I concur with Ians comments on the subject of safety...

Regards
X
gupa:
Hello, I would also measure the ohms against the motor frame if the winding is not punctured. But it looks good. Now practice. wires from one hole that go are number 1 plus color cables from hole no.2 are cables no.2 plus color.

Why am I writing this? In the triangle D, No. 1 of one color is connected to No. 2 of the other color. It is important to orientation the coils! No.

1 and three colors are connected to the star and on the other side there are connectors with No. 2 ends coils.

According to the flag, I took the liberty of looking for a reference to the theory in your language around this

https://ifrunze.blogspot.com/2013/08/pornirea-motoarelor-trifazate-la.html

Edit: also measure the switch if it has no connection to the frame. I would spray some oil on the mechanical parts.


He put the balls of the bearings in vaseline and lubricated them with lubricants during operation.

Edit:
That electric motor is very old, so I would reach for it. Touch classes are higher today. It is better to control everything with a voltage tester with light (neon tester) before touching the surface of a running electric motor.

Edit:
The frequency converter switches very high, these motors can handle it, but the test neon indicator is active on the frame. It is necessary to additionally ground and be instructed about the possible penetration from the coils to the frame.
Jeroen3:

--- Quote from: Xena E on September 27, 2024, 10:22:33 am ---If you want to restore this, and use it, I would recommend finding a VSD that outputs three phases from a single phase input.

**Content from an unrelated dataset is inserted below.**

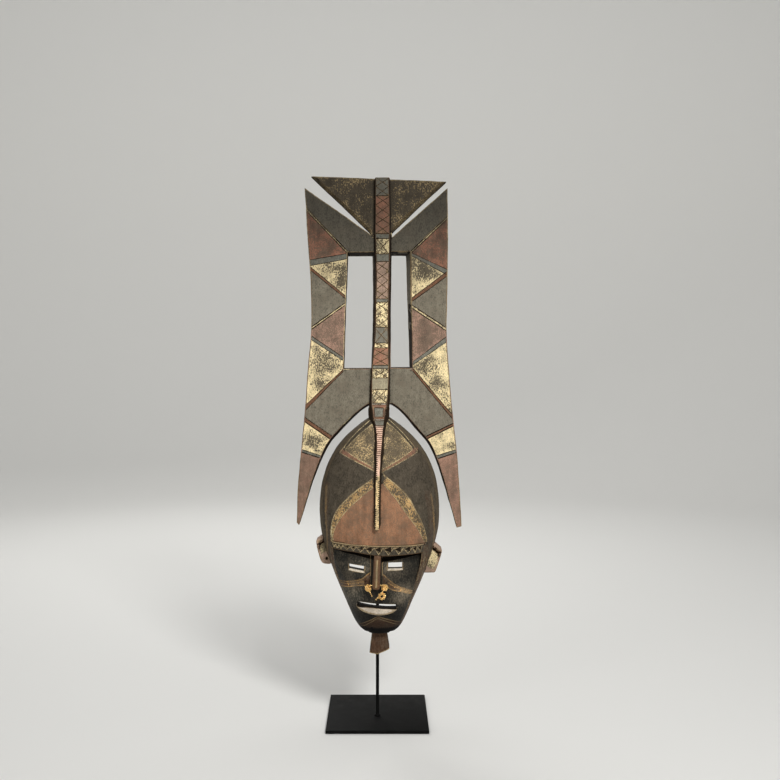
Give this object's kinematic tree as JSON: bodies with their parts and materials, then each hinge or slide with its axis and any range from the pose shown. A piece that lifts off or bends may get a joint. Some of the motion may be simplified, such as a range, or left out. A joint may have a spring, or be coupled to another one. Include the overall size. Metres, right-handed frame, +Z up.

They are available to run small motors like this.

--- End quote ---
This motor is too old to be run with a VFD without sine filter, the dv/dt of the switching will destroy the winding insulation. And buying a sine filter makes no economic sense for this thing.

If you want to run this motor you can convert it to single phase with a capacitor. It will be derated.

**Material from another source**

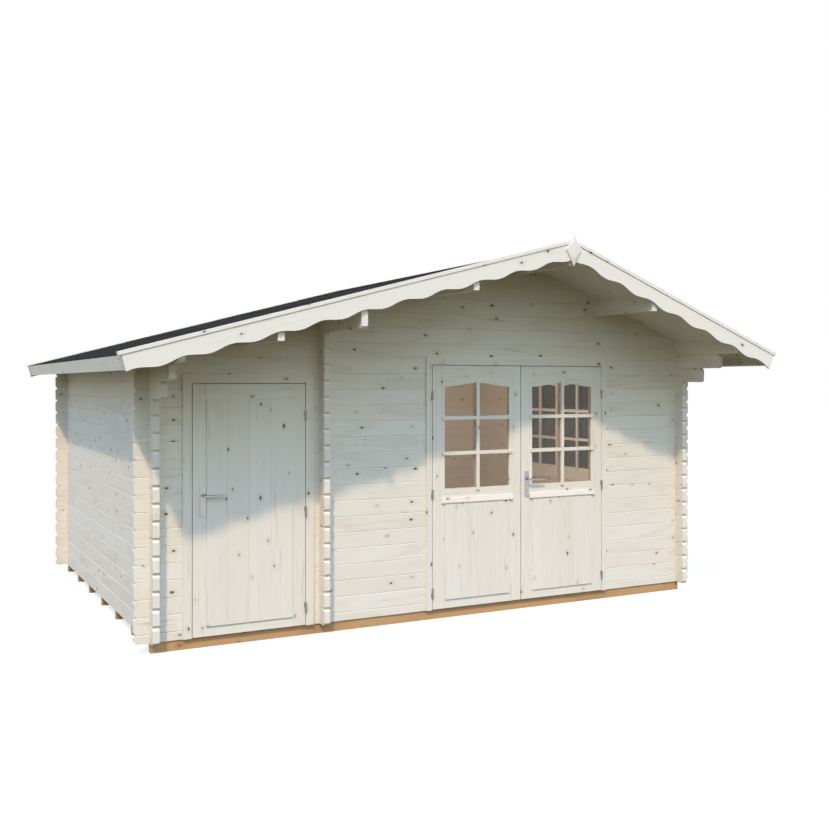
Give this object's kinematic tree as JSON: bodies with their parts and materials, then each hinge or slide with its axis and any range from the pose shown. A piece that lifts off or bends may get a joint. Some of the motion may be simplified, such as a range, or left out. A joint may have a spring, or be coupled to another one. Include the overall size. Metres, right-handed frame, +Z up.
{
  "type": "garden cabin",
  "caption": "Log garden cabin with a store room beside a main room, a plank door, a glazed double door and an off-centre ridge roof reaching forward over them.",
  "frame": {"origin": "middle of the whole outline on the ground, at the underside of the foundation beams", "axes": "+X to the right along the front, -Y out of the front with the doors, +Z up"},
  "size_m": [5.1962, 4.51, 2.8734],
  "materials": {
    "log_wood": "untreated planed spruce",
    "joinery_wood": "untreated planed spruce",
    "trim_wood": "untreated planed spruce",
    "roof_boards": "untreated planed spruce",
    "floor_wood": "untreated planed spruce",
    "beam_wood": "brown pressure-treated softwood",
    "felt": "bitumen roofing felt",
    "glass": "clear",
    "steel": "satin"
  },
  "bodies": {
    "cabin": {"foundation_beams": "beam_wood", "floor_boards": "floor_wood", "left_wall": "log_wood", "right_wall": "log_wood", "partition_wall": "log_wood", "front_wall_store": "log_wood", "front_wall_room": "log_wood", "front_gable_store": "log_wood", "front_gable_room": "log_wood", "back_wall_store": "log_wood", "back_wall_room": "log_wood", "corner_log_ends": "log_wood", "roof_purlins": "log_wood", "roof_deck_left": "roof_boards", "roof_deck_right": "roof_boards", "roof_felt": "felt", "eave_boards": "trim_wood", "front_gable_board_left": "trim_wood", "front_gable_board_right": "trim_wood", "back_gable_boards": "trim_wood", "cover_strips_left": "trim_wood", "cover_strips_right": "trim_wood", "ridge_diamond": "trim_wood", "store_door_frame": "joinery_wood", "room_door_frame": "joinery_wood", "door_hinge_pins": "steel", "window_frame": "joinery_wood", "window_casements": "joinery_wood", "window_glass": "glass"},
    "store_door_leaf": {"store_door": "joinery_wood", "store_door_panel": "joinery_wood", "store_door_hinges": "steel", "store_handle_plates": "steel"},
    "room_door_left_leaf": {"room_door_left": "joinery_wood", "room_door_left_panel": "joinery_wood", "room_door_left_glass": "glass", "room_door_left_weather_bar": "joinery_wood", "room_door_left_hinges": "steel"},
    "room_door_right_leaf": {"room_door_right": "joinery_wood", "room_door_right_panel": "joinery_wood", "room_door_right_glass": "glass", "room_door_right_weather_bar": "joinery_wood", "room_door_right_hinges": "steel", "room_handle_plates": "steel"},
    "store_handle_turn": {"store_handle": "steel"},
    "room_handle_turn": {"room_handle": "steel"}
  },
  "joints": [
    {"name": "store_door_hinge", "type": "hinge", "parent": "cabin", "child": "store_door_leaf", "pos_m": [-1.17026, -1.473, 0.072], "axis": [0, 0, 1], "range_deg": [0, 120]},
    {"name": "room_door_left_hinge", "type": "hinge", "parent": "cabin", "child": "room_door_left_leaf", "pos_m": [-0.16426, -1.473, 0.072], "axis": [0, 0, -1], "range_deg": [0, 170]},
    {"name": "room_door_right_hinge", "type": "hinge", "parent": "cabin", "child": "room_door_right_leaf", "pos_m": [1.40274, -1.473, 0.072], "axis": [0, 0, 1], "range_deg": [0, 170]},
    {"name": "store_handle_turn_joint", "type": "hinge", "parent": "store_door_leaf", "child": "store_handle_turn", "pos_m": [-1.89876, -1.465, 1.027], "axis": [0, 1, 0], "range_deg": [0, 40], "stiffness_Nm_per_rad": 1.5, "springref_deg": -34.38},
    {"name": "room_handle_turn_joint", "type": "hinge", "parent": "room_door_right_leaf", "child": "room_handle_turn", "pos_m": [0.67324, -1.465, 1.027], "axis": [0, 1, 0], "range_deg": [0, 40], "stiffness_Nm_per_rad": 1.5, "springref_deg": -34.38}
  ]
}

Remember, 220VΔ means 220VL-L between the phases, this old. In a lot of places it's replaced with 400VL-Lbetween phases and 230VL-N to neutral.
Maybe 220VΔ is still common in some other regions in europe, I know Amsterdam and Belgium still have some.
Xena E:

--- Quote from: Jeroen3 on September 27, 2024, 05:11:32 pm ---
--- Quote from: Xena E on September 27, 2024, 10:22:33 am ---If you want to restore this, and use it, I would recommend finding a VSD that outputs three phases from a single phase input.

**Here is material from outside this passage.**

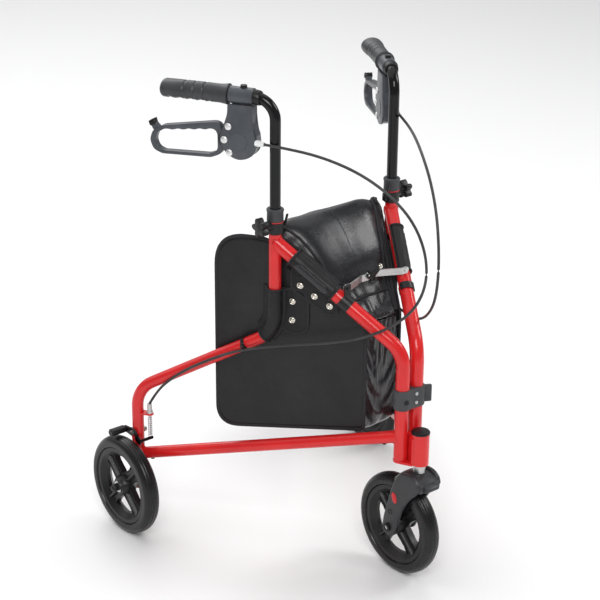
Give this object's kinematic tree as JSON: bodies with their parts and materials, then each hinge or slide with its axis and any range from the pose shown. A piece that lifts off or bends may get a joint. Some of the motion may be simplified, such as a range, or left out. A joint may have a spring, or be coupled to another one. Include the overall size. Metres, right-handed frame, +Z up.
{
  "type": "rollator walker",
  "caption": "Folding three-wheeled walker with bent tube side frames, a swivel caster, loop brake levers with cables, height-adjustable handles and a soft bag between the frames",
  "frame": {"origin": "middle of the footprint, on the floor that the wheels stand on", "axes": "+Z up; the user walks towards -Y; +X is the user's left"},
  "size_m": [0.6652, 0.6158, 0.8784],
  "materials": {
    "red_paint": "gloss",
    "black_paint": "gloss",
    "zinc_steel": "satin",
    "spring_steel": "satin",
    "bearing_steel": "satin",
    "black_plastic": "satin",
    "charcoal_plastic": "satin",
    "grip_rubber": "satin",
    "tyre_rubber": "satin",
    "cable_sheath": "satin",
    "bag_vinyl": "gloss, grained"
  },
  "bodies": {
    "right_frame": {"right_front_tube": "red_paint", "right_rear_tube": "red_paint", "right_bottom_tube": "red_paint", "right_cable_tab": "red_paint", "right_axle": "zinc_steel", "right_brake_pivot_bolt": "zinc_steel", "right_cable_adjuster": "zinc_steel", "right_brake_spring": "spring_steel", "right_brake_cable": "cable_sheath", "right_height_collar": "charcoal_plastic", "right_link_saddle": "black_plastic", "right_bag_panel": "bag_vinyl", "head_tube": "red_paint", "head_cap": "black_plastic", "head_bracket": "red_paint", "strap_hinge": "black_plastic", "headset": "bearing_steel", "bag_pouch": "bag_vinyl", "bag_flap": "bag_vinyl"},
    "left_frame": {"left_front_tube": "red_paint", "left_rear_tube": "red_paint", "left_bottom_tube": "red_paint", "left_cable_tab": "red_paint", "left_axle": "zinc_steel", "left_brake_pivot_bolt": "zinc_steel", "left_cable_adjuster": "zinc_steel", "left_brake_spring": "spring_steel", "left_brake_cable": "cable_sheath", "left_height_collar": "charcoal_plastic", "left_link_saddle": "black_plastic", "left_bag_panel": "bag_vinyl"},
    "left_handle": {"left_handle_tube": "black_paint", "left_grip": "grip_rubber", "left_brake_housing": "charcoal_plastic", "left_lever_fixings": "zinc_steel"},
    "left_knob": {"left_height_knob": "black_plastic"},
    "left_lever": {"left_brake_lever": "charcoal_plastic"},
    "left_brake": {"left_brake_arm": "black_paint"},
    "left_road_wheel": {"left_wheel": "black_plastic", "left_tyre": "tyre_rubber", "left_wheel_bearings": "bearing_steel"},
    "right_handle": {"right_handle_tube": "black_paint", "right_grip": "grip_rubber", "right_brake_housing": "charcoal_plastic", "right_lever_fixings": "zinc_steel"},
    "right_knob": {"right_height_knob": "black_plastic"},
    "right_lever": {"right_brake_lever": "charcoal_plastic"},
    "right_brake": {"right_brake_arm": "black_paint"},
    "right_road_wheel": {"right_wheel": "black_plastic", "right_tyre": "tyre_rubber", "right_wheel_bearings": "bearing_steel"},
    "right_link": {"right_link_bar": "zinc_steel", "link_pin": "zinc_steel"},
    "left_link": {"left_link_bar": "zinc_steel"},
    "caster": {"caster_fork": "black_plastic", "caster_stem": "zinc_steel", "front_axle": "zinc_steel"},
    "caster_wheel": {"front_wheel": "black_plastic", "front_tyre": "tyre_rubber", "front_wheel_bearings": "bearing_steel"}
  },
  "joints": [
    {"name": "frame_fold", "type": "hinge", "parent": "right_frame", "child": "left_frame", "pos_m": [0.0161, -0.22697, 0.3], "axis": [0, 0, 1], "range_deg": [0, 54], "deforming": ["bag_pouch", "bag_flap"]},
    {"name": "left_handle_height", "type": "slide", "parent": "left_frame", "child": "left_handle", "axis": [0, 0, 1], "range_m": [-0.035, 0.06], "deforming": ["left_brake_cable"]},
    {"name": "left_knob_turn", "type": "hinge", "parent": "left_frame", "child": "left_knob", "pos_m": [0.1343, -0.02224, 0.64], "axis": [1, 0, 0], "continuous": true},
    {"name": "left_lever_squeeze", "type": "hinge", "parent": "left_handle", "child": "left_lever", "pos_m": [0.1781, 0.05362, 0.784], "axis": [0.866, -0.5, 0], "range_deg": [0, 14], "stiffness_Nm_per_rad": 0.6, "springref_deg": -17.19},
    {"name": "left_brake_swing", "type": "hinge", "parent": "left_frame", "child": "left_brake", "pos_m": [0.2701, 0.21097, 0.197], "axis": [-1, 0, 0], "range_deg": [0, 6], "deforming": ["left_brake_spring"]},
    {"name": "left_wheel_spin", "type": "hinge", "parent": "left_frame", "child": "left_road_wheel", "pos_m": [0.3021, 0.21297, 0.095], "axis": [1, 0, 0], "continuous": true},
    {"name": "right_handle_height", "type": "slide", "parent": "right_frame", "child": "right_handle", "axis": [0, 0, 1], "range_m": [-0.035, 0.06], "deforming": ["right_brake_cable"]},
    {"name": "right_knob_turn", "type": "hinge", "parent": "right_frame", "child": "right_knob", "pos_m": [-0.1343, -0.02224, 0.64], "axis": [-1, 0, 0], "continuous": true},
    {"name": "right_lever_squeeze", "type": "hinge", "parent": "right_handle", "child": "right_lever", "pos_m": [-0.1781, 0.05362, 0.784], "axis": [0.866, 0.5, 0], "range_deg": [0, 14], "stiffness_Nm_per_rad": 0.6, "springref_deg": -17.19},
    {"name": "right_brake_swing", "type": "hinge", "parent": "right_frame", "child": "right_brake", "pos_m": [-0.2701, 0.21097, 0.197], "axis": [-1, 0, 0], "range_deg": [0, 6], "deforming": ["right_brake_spring"]},
    {"name": "right_wheel_spin", "type": "hinge", "parent": "right_frame", "child": "right_road_wheel", "pos_m": [-0.3021, 0.21297, 0.095], "axis": [1, 0, 0], "continuous": true},
    {"name": "caster_swivel", "type": "hinge", "parent": "right_frame", "child": "caster", "pos_m": [0, -0.25947, 0.2], "axis": [0, 0, 1], "continuous": true},
    {"name": "caster_wheel_spin", "type": "hinge", "parent": "caster", "child": "caster_wheel", "pos_m": [0, -0.21297, 0.095], "axis": [1, 0, 0], "continuous": true},
    {"name": "right_link_fold", "type": "hinge", "parent": "right_frame", "child": "right_link", "pos_m": [-0.0691, -0.13517, 0.541], "axis": [0, -1, 0], "range_deg": [0, 72.3]},
    {"name": "left_link_fold", "type": "hinge", "parent": "right_link", "child": "left_link", "pos_m": [0, -0.11717, 0.541], "axis": [0, -1, 0], "range_deg": [-144.6, 0]}
  ],
  "couplings": [
    {"joint": "right_link_fold", "follows": "frame_fold", "ratio": 1.3389},
    {"joint": "left_link_fold", "follows": "frame_fold", "ratio": -2.6778},
    {"joint": "left_brake_swing", "follows": "left_lever_squeeze", "ratio": 0.42857},
    {"joint": "right_brake_swing", "follows": "right_lever_squeeze", "ratio": 0.42857}
  ]
}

They are available to run small motors like this.

--- End quote ---
This motor is too old to be run with a VFD without sine filter, the dv/dt of the switching will destroy the winding insulation. And buying a sine filter makes no economic sense for this thing.


--- End quote ---

That is a very good point, thank you for picking that up, I don't know the date  of this machine, but it may be that it is so very old, (pre 1950?) That it may have shellac insulation which could be destroyed.

The 220 volt rating is Delta, this motor has all winding ends available and if connected star could be run at ≈ 380 volts supply: this is often an arrangement used with small motors even more modern ones. Larger motors are often wound so that in Delta they are for 380/415 volt supplies.